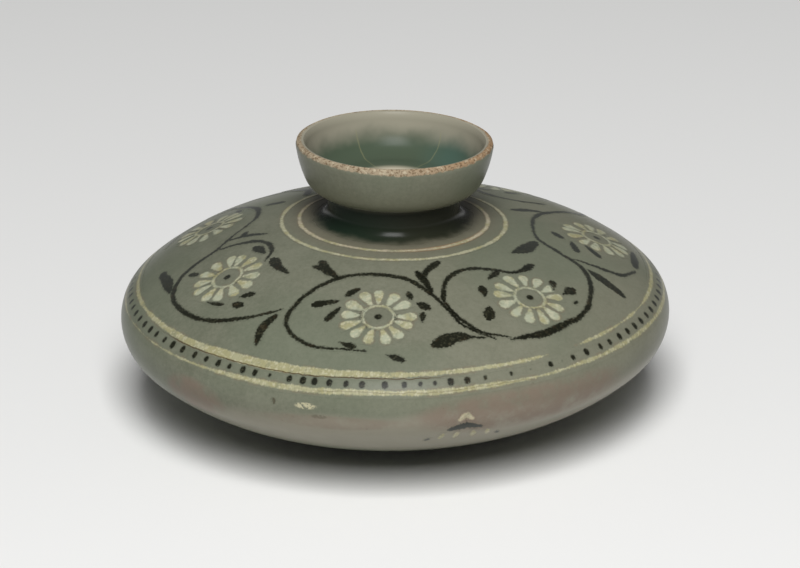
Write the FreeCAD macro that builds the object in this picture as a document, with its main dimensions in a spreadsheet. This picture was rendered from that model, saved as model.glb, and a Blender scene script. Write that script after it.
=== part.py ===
# Korean celadon oil bottle: a flat globular stoneware bottle with a cup-shaped mouth, put together from
# turned clay pieces and inlaid with white and black slip.
# Millimetres, +Z up, origin on the table under the middle of the foot, front towards -Y.
import FreeCAD, Part
import Sketcher
import math
import os

doc = FreeCAD.newDocument("celadon_oil_bottle")

# Driving sizes. Turns are the angles, from level, at which one arc of the outline passes into the next.
SIZES = [
    ("body_radius", 45.0),
    ("widest_height", 16.6),
    ("wall", 3.5),
    ("shoulder_edge_arc", 6.26),
    ("shoulder_arc", 34.95),
    ("dome_arc", 67.9),
    ("shoulder_edge_turn", 48.6),
    ("shoulder_turn", 66.3),
    ("belly_edge_arc", 6.82),
    ("belly_arc", 35.96),
    ("base_arc", 63.7),
    ("belly_edge_turn", 48.1),
    ("belly_turn", 65.4),
    ("foot_radius", 18.8),
    ("foot_flare", 0.7),
    ("foot_width", 3.0),
    ("foot_recess", 1.0),
    ("throat_radius", 5.0),
    ("neck_base_radius", 13.0),
    ("neck_radius", 10.75),
    ("neck_base_arc", 2.2),
    ("neck_length", 4.9),
    ("cup_seat_radius", 10.95),
    ("cup_height", 7.7),
    ("cup_rim_radius", 16.05),
    ("cup_wall_arc", 20.6),
    ("cup_round_arc", 3.9),
    ("cup_rim_turn", 7.9),
    ("cup_floor", 1.8),
    ("cup_corner_arc", 4.6),
    ("throat_edge_arc", 0.6),
    ("lip_arc", 0.78),
    ("inlay_depth", 0.6),
    ("ring_width", 0.5),
    ("ring_inner_radius", 15.4),
    ("ring_outer_radius", 18.3),
    ("band_upper_turn", 50.4),
    ("band_lower_turn", 30.6),
    ("band_width", 0.9),
    ("dot_radius", 0.5),
    ("dot_turn", 43.0),
    ("vine_width", 0.9),
    ("flower_ring_radius", 2.5),
    ("flower_ring_width", 0.5),
    ("flower_eye_radius", 0.6),
    ("petal_inner_radius", 3.0),
    ("petal_outer_radius", 5.85),
    ("petal_tip_radius", 0.72),
    ("petal_root_radius", 0.3),
    ("spur_radius", 1.1),
    ("spur_height", 0.5),
    ("spur_circle_radius", 9.0),
]
DOT_COUNT = 105
PETAL_COUNT = 13
SPUR_COUNT = 3
SPUR_TAPER = 0.8

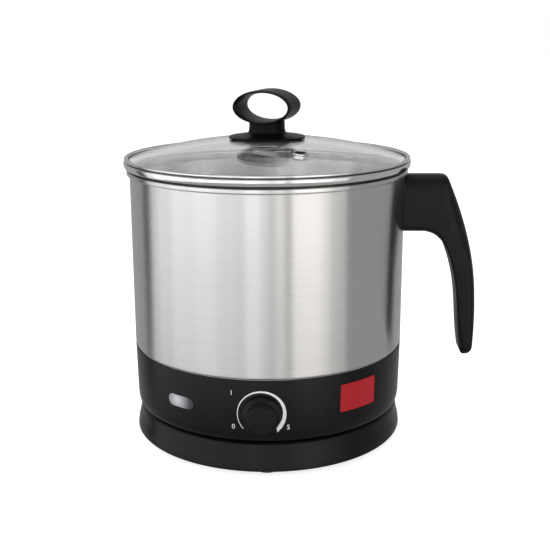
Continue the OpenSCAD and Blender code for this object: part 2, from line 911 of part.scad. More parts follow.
--*--
WRITTEN EXERCISE
Set all of the records down again, exactly as they stand.

WRITTEN RESPONSE
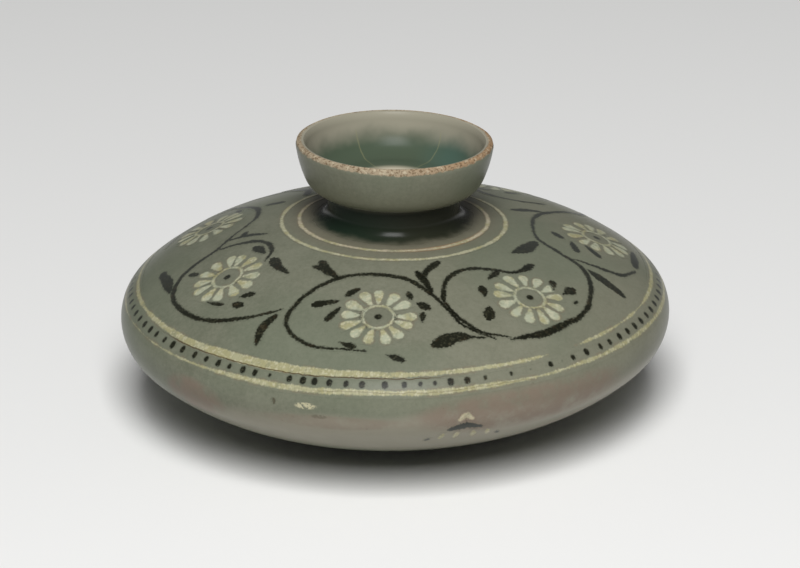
Write the FreeCAD macro that builds the object in this picture as a document, with its main dimensions in a spreadsheet. This picture was rendered from that model, saved as model.glb, and a Blender scene script. Write that script after it.
=== part.py ===
# Korean celadon oil bottle: a flat globular stoneware bottle with a cup-shaped mouth, put together from
# turned clay pieces and inlaid with white and black slip.
# Millimetres, +Z up, origin on the table under the middle of the foot, front towards -Y.
import FreeCAD, Part
import Sketcher
import math
import os

doc = FreeCAD.newDocument("celadon_oil_bottle")

# Driving sizes. Turns are the angles, from level, at which one arc of the outline passes into the next.
SIZES = [
    ("body_radius", 45.0),
    ("widest_height", 16.6),
    ("wall", 3.5),
    ("shoulder_edge_arc", 6.26),
    ("shoulder_arc", 34.95),
    ("dome_arc", 67.9),
    ("shoulder_edge_turn", 48.6),
    ("shoulder_turn", 66.3),
    ("belly_edge_arc", 6.82),
    ("belly_arc", 35.96),
    ("base_arc", 63.7),
    ("belly_edge_turn", 48.1),
    ("belly_turn", 65.4),
    ("foot_radius", 18.8),
    ("foot_flare", 0.7),
    ("foot_width", 3.0),
    ("foot_recess", 1.0),
    ("throat_radius", 5.0),
    ("neck_base_radius", 13.0),
    ("neck_radius", 10.75),
    ("neck_base_arc", 2.2),
    ("neck_length", 4.9),
    ("cup_seat_radius", 10.95),
    ("cup_height", 7.7),
    ("cup_rim_radius", 16.05),
    ("cup_wall_arc", 20.6),
    ("cup_round_arc", 3.9),
    ("cup_rim_turn", 7.9),
    ("cup_floor", 1.8),
    ("cup_corner_arc", 4.6),
    ("throat_edge_arc", 0.6),
    ("lip_arc", 0.78),
    ("inlay_depth", 0.6),
    ("ring_width", 0.5),
    ("ring_inner_radius", 15.4),
    ("ring_outer_radius", 18.3),
    ("band_upper_turn", 50.4),
    ("band_lower_turn", 30.6),
    ("band_width", 0.9),
    ("dot_radius", 0.5),
    ("dot_turn", 43.0),
    ("vine_width", 0.9),
    ("flower_ring_radius", 2.5),
    ("flower_ring_width", 0.5),
    ("flower_eye_radius", 0.6),
    ("petal_inner_radius", 3.0),
    ("petal_outer_radius", 5.85),
    ("petal_tip_radius", 0.72),
    ("petal_root_radius", 0.3),
    ("spur_radius", 1.1),
    ("spur_height", 0.5),
    ("spur_circle_radius", 9.0),
]
DOT_COUNT = 105
PETAL_COUNT = 13
SPUR_COUNT = 3
SPUR_TAPER = 0.8

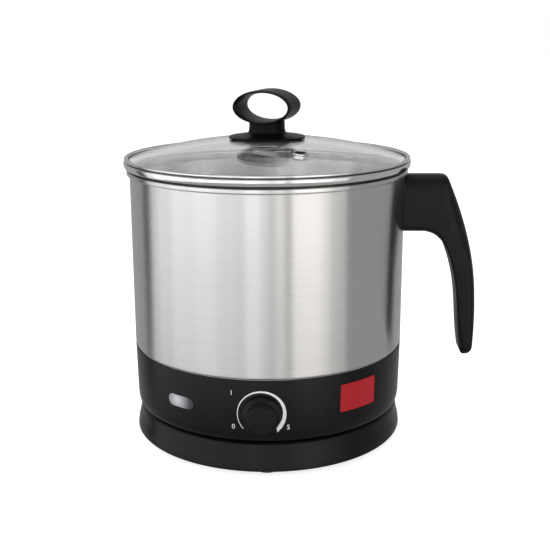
Continue the OpenSCAD and Blender code for this object: part 2, from line 911 of part.scad. More parts follow.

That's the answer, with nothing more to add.